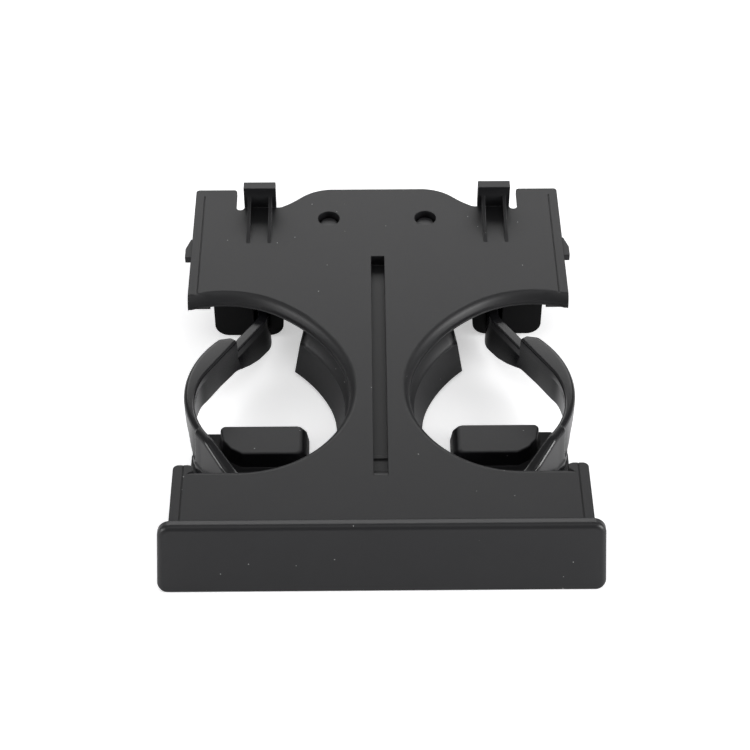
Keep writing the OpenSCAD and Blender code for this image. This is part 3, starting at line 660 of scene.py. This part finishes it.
class HOLDER_OT_springs(Operator):
    """Wind the two torsion springs"""

    bl_idname = "holder.springs"
    bl_label = "Wind the springs"

    WIRE, COIL, TURNS = 0.45 * MM, 4.05 * MM, 4      # radius of the wire, radius of the coil, and turns

    def execute(self, context):
        low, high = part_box("right_arm_spring")
        leg = high[1] - PIVOT[1]
        z0, z1 = low[2] + self.WIRE, high[2] - self.WIRE
        angle = np.linspace(0, 2 * math.pi * self.TURNS, self.TURNS * 40 + 1)
        rise = z0 + (z1 - z0) * angle / angle[-1]
        helix = np.stack([self.COIL * np.cos(angle), self.COIL * np.sin(angle), rise], axis=1)
        path = np.concatenate([[(self.COIL, -leg, z0)], helix, [(self.COIL, leg, z1)]])
        both_sides("arm_spring", [self.wire(path + (PIVOT[0], PIVOT[1], 0), self.WIRE)], 60)
        return {"FINISHED"}

    def wire(self, path, radius, count=12):
        """A round wire: at each point a circle square to the path, from one level and one rising vector."""
        along = np.gradient(path, axis=0)
        along /= np.linalg.norm(along, axis=1)[:, None]
        level = np.cross((0, 0, 1), along)
        level /= np.linalg.norm(level, axis=1)[:, None]
        rising = np.cross(along, level)
        angle = np.arange(count) * 2 * math.pi / count
        ring = np.cos(angle)[None, :, None] * level[:, None, :]
        ring = ring + np.sin(angle)[None, :, None] * rising[:, None, :]
        return path[:, None, :] + radius * ring


class HOLDER_OT_arms(Operator):
    """Sweep the two sprung arms"""

    bl_idname = "holder.arms"
    bl_label = "Sweep the arms"

    START, END = 32, -37       # degrees between which an arm curves round the cup
    RISEN = 3.02               # station where the band, from station 3 on, has stepped up from the neck
    KINK = 24 * MM             # straight stretch of the band behind the curve
    TIP = 36 * MM              # straight stretch in front of it
    # Rough length of the six stretches between stations 0 and 6, from which the rings are spaced
    LENGTHS = (14.5 * MM, 7.8 * MM, 22 * MM, KINK, 43.4 * MM, TIP)
    OUTER_ARC = (-8 * MM, 6 * MM)      # centre of the band's outer arc, from the cup's middle
    TOP = PLATE_TOP - 3 * MM
    NECK_TOP = PLATE_TOP - 10 * MM
    NECK_FOOT = NECK_TOP - 16 * MM
    SIDE_FOOT = TOP - 19 * MM
    FOOT = 4.5 * MM

    def execute(self, context):
        arm = context.scene.holder_arms
        both_sides("arm", [self.sweep(arm), self.hub(arm)], 50)
        return {"FINISHED"}

    def line(self, arm, n):
        """Place and heading of the arm's inner line at stations n.

        Stations 0 to 1 run forward from the hub, 1 to 2 round the neck's bend, 2 to 4 straight along
        the neck and the rear of the band, 4 to 5 round the cup, and 5 to 6 straight to the tip. The
        heading is the vector that points away from the cup.
        """
        heading = np.radians(np.interp(n, [1, 2, 4, 5], [0, self.START, self.START, self.END]))
        out = np.stack([np.cos(heading), np.sin(heading)], axis=1)
        rear = np.radians(self.START)
        neck_x = PIVOT[0] - arm.neck_width / 2
        run = CUP[0] + arm.ring_radius * np.cos(rear) - neck_x - arm.bend_radius * (1 - np.cos(rear))
        run = run / np.sin(rear)
        # Distance back from the curve's rear end, and forward from its front end
        back = np.interp(n, [2, 3, 4], [run, self.KINK, 0])
        ahead = np.interp(n, [5, 6], [0, self.TIP])
        along = np.stack([-out[:, 1], out[:, 0]], axis=1)
        place = CUP + arm.ring_radius * out + (back - ahead)[:, None] * along
        bend_y = CUP[1] + (arm.ring_radius + arm.bend_radius) * np.sin(rear) + run * np.cos(rear)
        bent = np.array([neck_x + arm.bend_radius, bend_y]) - arm.bend_radius * out
        straight = np.stack([np.full_like(n, neck_x), PIVOT[1] + n * (bend_y - PIVOT[1])], axis=1)
        place = np.where((n < 2)[:, None], bent, place)
        return np.where((n < 1)[:, None], straight, place), out

    def width(self, arm, n, place, out):
        """Width of the top: the neck's, then the way from the inner line to the band's outer arc.

        For q from the arc's centre to the line and b its part along the heading, the way to an arc
        of radius R is sqrt(b^2 - q^2 + R^2) - b. Past the curve the arm keeps a width of its own.
        """
        q = place - (CUP + self.OUTER_ARC)
        b = (q * out).sum(axis=1)
        reach = arm.ring_radius + arm.band_width - self.OUTER_ARC[0]
        arc = np.sqrt(np.maximum(b ** 2 - (q ** 2).sum(axis=1) + reach ** 2, 0)) - b
        grown = arm.neck_width + (n - self.RISEN) * self.KINK * 1.1
        least = eased([(4.78, 0), (4.9, 4.4 * MM), (5, 4.4 * MM), (5.5, 5.6 * MM)], n)
        wide = np.maximum(least, np.minimum(arc, grown))
        return np.where(n <= 3, arm.neck_width, wide)

    def sweep(self, arm):
        """The arm's rings: the section's corners as arrays over all stations, in turn against the clock.

        A point at distance o from the line and height z is the line's place plus o times the heading.
        The band steps up from the neck between station 3 and the station RISEN.
        """
        spread = [k + np.arange(0, 1, arm.step / length) for k, length in enumerate(self.LENGTHS)]
        n = np.sort(np.concatenate([*spread, [6.0], [self.RISEN]]))
        place, out = self.line(arm, n)
        w = self.width(arm, n, place, out)
        tip_table = [(5.11, self.TOP), (5.6, self.TOP - 5 * MM)]
        top = eased([(3, self.NECK_TOP), (self.RISEN, self.TOP), *tip_table], n)
        top = np.where(n > 4.5, eased(tip_table, n, 11), top)
        foot = eased(
            [(0.6, self.NECK_FOOT), (1, self.FOOT + 1 * MM), (1.5, self.FOOT), (2.34, self.FOOT + 1.5 * MM),
             (2.68, self.FOOT + 4 * MM), (3.15, self.SIDE_FOOT + 2 * MM), (3.65, self.SIDE_FOOT + 0.5 * MM),
             (4.52, self.SIDE_FOOT), (4.66, self.FOOT)], n, 9
        )
        # Underside of the band's overhang, which runs down almost to the foot of the front flank
        lip_table = [(4.45, self.TOP - 6 * MM), (4.82, self.FOOT + 6 * MM)]
        lip = eased([(3, self.NECK_TOP - 4 * MM), (self.RISEN, self.TOP - 6 * MM), *lip_table], n)
        lip = np.where(n > 4, eased(lip_table, n, 19), lip)
        # The front flank is solid and flares out at its foot
        fill = eased([(4.66, 0), (4.82, 1)], n, 7)
        flare = fill * 1.5 * MM
        wall = (1 - fill) * eased([(self.RISEN, arm.neck_width), (3.3, arm.wall)], n) + fill * (w + flare)
        lean = -eased([(0.6, 0), (1, 1 * MM), (2, 2 * MM), (3, 2 * MM), (3.65, 0)], n, 9)
        # The wall is set back a little under the band, round the cup
        back = eased([(4.06, 0), (4.16, 0.9 * MM), (4.66, 0.9 * MM), (4.8, 0)], n, 13)
        # The inner wall's knee runs on level from the neck into the band, so that the wall has no step there
        knee = eased([(3.3, self.NECK_TOP - 5 * MM), (4, self.TOP - 5 * MM)], n, 15)
        knee = np.where(n < 4, knee, top - 5 * MM)
        neck = n <= 3
        outer = np.where(neck, 0.8, 2.2) * MM
        inner = np.where(neck, 0.8, 1.2) * MM
        ease = 0.5 * MM
        turn = np.linspace(0, math.pi / 2, 7)
        section = [
            (lean + back, foot + ease), (lean + back + 0.3 * ease, foot + 0.3 * ease),
            (lean + back + ease, foot), (lean + wall - ease, foot),
            (lean + wall - 0.3 * ease, foot + 0.3 * ease), (lean + wall, foot + ease),
            (wall, lip - 1.2 * MM), (wall, lip - 0.4 * MM),
            (w + 0.7 * flare, lip), (w + 0.6 * flare, lip + 0.6 * MM),
            *[(w - outer * (1 - np.cos(a)), top - outer * (1 - np.sin(a))) for a in turn],
            *[(inner * (1 - np.sin(a)), top - inner * (1 - np.cos(a))) for a in turn],
            (0 * n, top - 4 * MM), (0.5 * back, top - 4.4 * MM), (back, knee),
        ]
        offset, height = np.array(section).transpose(1, 2, 0)
        flat = place[:, None, :] + offset[:, :, None] * out[:, None, :]
        return np.concatenate([flat, height[:, :, None]], axis=2)

    def hub(self, arm):
        """The hub: a closed section of bore and chamfered rim, carried once round the pin's axis."""
        low, high, chamfer = self.NECK_FOOT - 0.4 * MM, self.NECK_TOP + 0.2 * MM, 0.4 * MM
        bore, rim = arm.bore_radius, arm.hub_radius
        return turned(PIVOT, [
            (bore, low + chamfer), (bore + chamfer, low), (rim - chamfer, low), (rim, low + chamfer),
            (rim, high - chamfer), (rim - chamfer, high), (bore + chamfer, high), (bore, high - chamfer),
        ], 65)


def softbox(name, place, aim, size, power):
    """A rectangular area lamp at place that looks at aim."""
    lamp = bpy.data.lights.new(name, "AREA")
    lamp.shape = "RECTANGLE"
    lamp.size, lamp.size_y = size
    lamp.energy = power
    holder = bpy.data.objects.new(name, lamp)
    bpy.context.scene.collection.objects.link(holder)
    holder.location = place
    toward = np.array(aim) - np.array(place)
    tilt = math.acos(-toward[2] / np.linalg.norm(toward))
    holder.rotation_euler = (tilt, 0, math.atan2(toward[1], toward[0]) - math.pi / 2)


class HOLDER_OT_stage(Operator):
    """Set the pale floor, the soft lamps and the camera"""

    bl_idname = "holder.stage"
    bl_label = "Set the stage"

    REACH = 3.0      # metres from the holder to the floor's edges

    def execute(self, context):
        scene = context.scene
        studio = scene.holder_studio
        scene.view_settings.view_transform = "Standard"
        self.lay_floor(studio)
        self.hang_lamps(scene, studio)
        eye = bpy.data.cameras.new("camera")
        eye.lens = studio.lens
        eye.sensor_width = 36.0
        eye.clip_end = 20.0
        camera = bpy.data.objects.new("camera", eye)
        scene.collection.objects.link(camera)
        camera.location = studio.camera_place
        camera.rotation_euler = (math.pi / 2 - studio.tilt, 0, -studio.turn)
        scene.camera = camera
        return {"FINISHED"}

    def lay_floor(self, studio):
        """A flat square 6 m across, at the height that the holder stands on."""
        r = self.REACH
        corners = [(-r, -r, 0), (r, -r, 0), (r, r, 0), (-r, r, 0)]
        mesh = bpy.data.meshes.new("floor")
        mesh.from_pydata(corners, [], [(0, 1, 2, 3)])
        floor = bpy.data.objects.new("floor", mesh)
        bpy.context.scene.collection.objects.link(floor)
        # Photographer's paper sweep, exposed until it bleaches to white and only soft shade is left on it
        paper = bpy.data.materials.new("paper_floor")
        paper.use_nodes = True
        tree = paper.node_tree
        shader = tree.nodes["Principled BSDF"]
        shader.inputs["Base Color"].default_value = linear(studio.floor_colour)
        shader.inputs["Roughness"].default_value = 0.9
        shader.inputs["Specular IOR Level"].default_value = 0.0
        path = add_node(tree, "ShaderNodeLightPath")
        lift = add_node(
            tree, "ShaderNodeMath", {"operation": "MULTIPLY", 1: studio.floor_lift},
            _0=path.outputs["Is Camera Ray"]
        )
        tree.links.new(lift.outputs[0], shader.inputs["Emission Strength"])
        shader.inputs["Emission Color"].default_value = (1, 1, 1, 1)
        mesh.materials.append(paper)

    def hang_lamps(self, scene, studio):
        """A softbox above the rear, one above the front and one at each side, and even light all round."""
        middle = (0.0, 0.0, 0.0)
        softbox("rear_softbox", (0.0, 1.05, 0.72), (0.0, 0.05, 0.0), (1.5, 0.5), studio.key_power)
        softbox("top_softbox", (0.0, -0.35, 1.5), middle, (1.4, 0.8), studio.fill_power)
        softbox("left_softbox", (-1.0, -0.35, 0.45), middle, (0.5, 0.5), studio.left_power)
        softbox("right_softbox", (1.0, -0.35, 0.45), middle, (0.5, 0.5), studio.right_power)
        world = bpy.data.worlds.new("studio")
        world.use_nodes = True
        scene.world = world
        tree = world.node_tree
        tree.nodes.clear()
        # The camera sees plain white. Glossy rays see the even light, because nearly all that shows is black
        # plastic, and white would make its sheen paler than the real one's
        path = add_node(tree, "ShaderNodeLightPath")
        seen = add_node(
            tree, "ShaderNodeMath", {"operation": "MAXIMUM"},
            _0=path.outputs["Is Camera Ray"], _1=path.outputs["Is Transmission Ray"]
        )
        even = add_node(tree, "ShaderNodeBackground", {"Color": (1, 1, 1, 1), "Strength": studio.sky})
        white = add_node(tree, "ShaderNodeBackground", {"Color": (1, 1, 1, 1), "Strength": 1.0})
        both = add_node(
            tree, "ShaderNodeMixShader", _0=seen.outputs[0], _1=even.outputs[0], _2=white.outputs[0]
        )
        add_node(tree, "ShaderNodeOutputWorld", Surface=both.outputs[0])


class HOLDER_PT_sidebar(Panel):
    """Lists the steps and their settings"""

    bl_label = "Cup holder"
    bl_idname = "HOLDER_PT_sidebar"
    bl_space_type = "VIEW_3D"
    bl_region_type = "UI"
    bl_category = "Cup holder"

    def draw(self, context):
        for operator in OPERATORS:
            self.layout.operator(operator.bl_idname)
        for group in (context.scene.holder_studio, context.scene.holder_finish, context.scene.holder_arms):
            for name in group.bl_rna.properties.keys():
                if name not in ("rna_type", "name"):
                    self.layout.prop(group, name)


OPERATORS = (
    HOLDER_OT_nodes, HOLDER_OT_mouldings, HOLDER_OT_lips, HOLDER_OT_panel, HOLDER_OT_arms, HOLDER_OT_rests,
    HOLDER_OT_springs, HOLDER_OT_stage,
)
CLASSES = (StudioSettings, FinishSettings, ArmSettings, *OPERATORS, HOLDER_PT_sidebar)


def register():
    for item in CLASSES:
        bpy.utils.register_class(item)
    bpy.types.Scene.holder_studio = PointerProperty(type=StudioSettings)
    bpy.types.Scene.holder_finish = PointerProperty(type=FinishSettings)
    bpy.types.Scene.holder_arms = PointerProperty(type=ArmSettings)


def unregister():
    del bpy.types.Scene.holder_arms
    del bpy.types.Scene.holder_finish
    del bpy.types.Scene.holder_studio
    for item in reversed(CLASSES):
        bpy.utils.unregister_class(item)


def main():
    """Runs every step in order."""
    register()
    bpy.ops.holder.nodes()
    bpy.ops.holder.mouldings()
    bpy.ops.holder.lips()
    bpy.ops.holder.panel()
    bpy.ops.holder.arms()
    bpy.ops.holder.rests()
    bpy.ops.holder.springs()
    bpy.ops.holder.stage()


if __name__ == "__main__":
    main()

================

◆ What you should do
Quote exactly the lines running from the start of the listing above through the line where "WIRE, COIL, TURNS" is found, and output no other lines.

◆ Solution
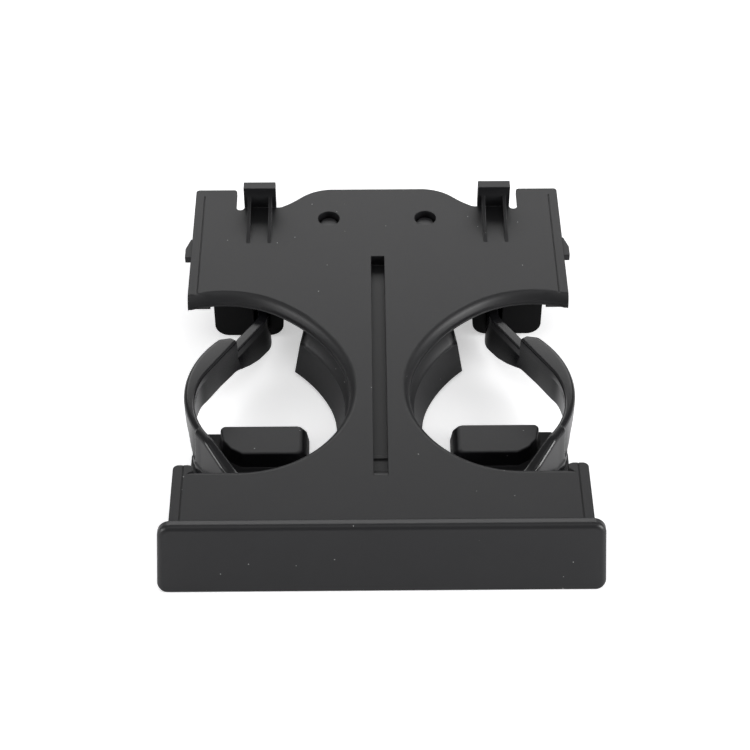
Keep writing the OpenSCAD and Blender code for this image. This is part 3, starting at line 660 of scene.py. This part finishes it.
class HOLDER_OT_springs(Operator):
    """Wind the two torsion springs"""

    bl_idname = "holder.springs"
    bl_label = "Wind the springs"

    WIRE, COIL, TURNS = 0.45 * MM, 4.05 * MM, 4      # radius of the wire, radius of the coil, and turns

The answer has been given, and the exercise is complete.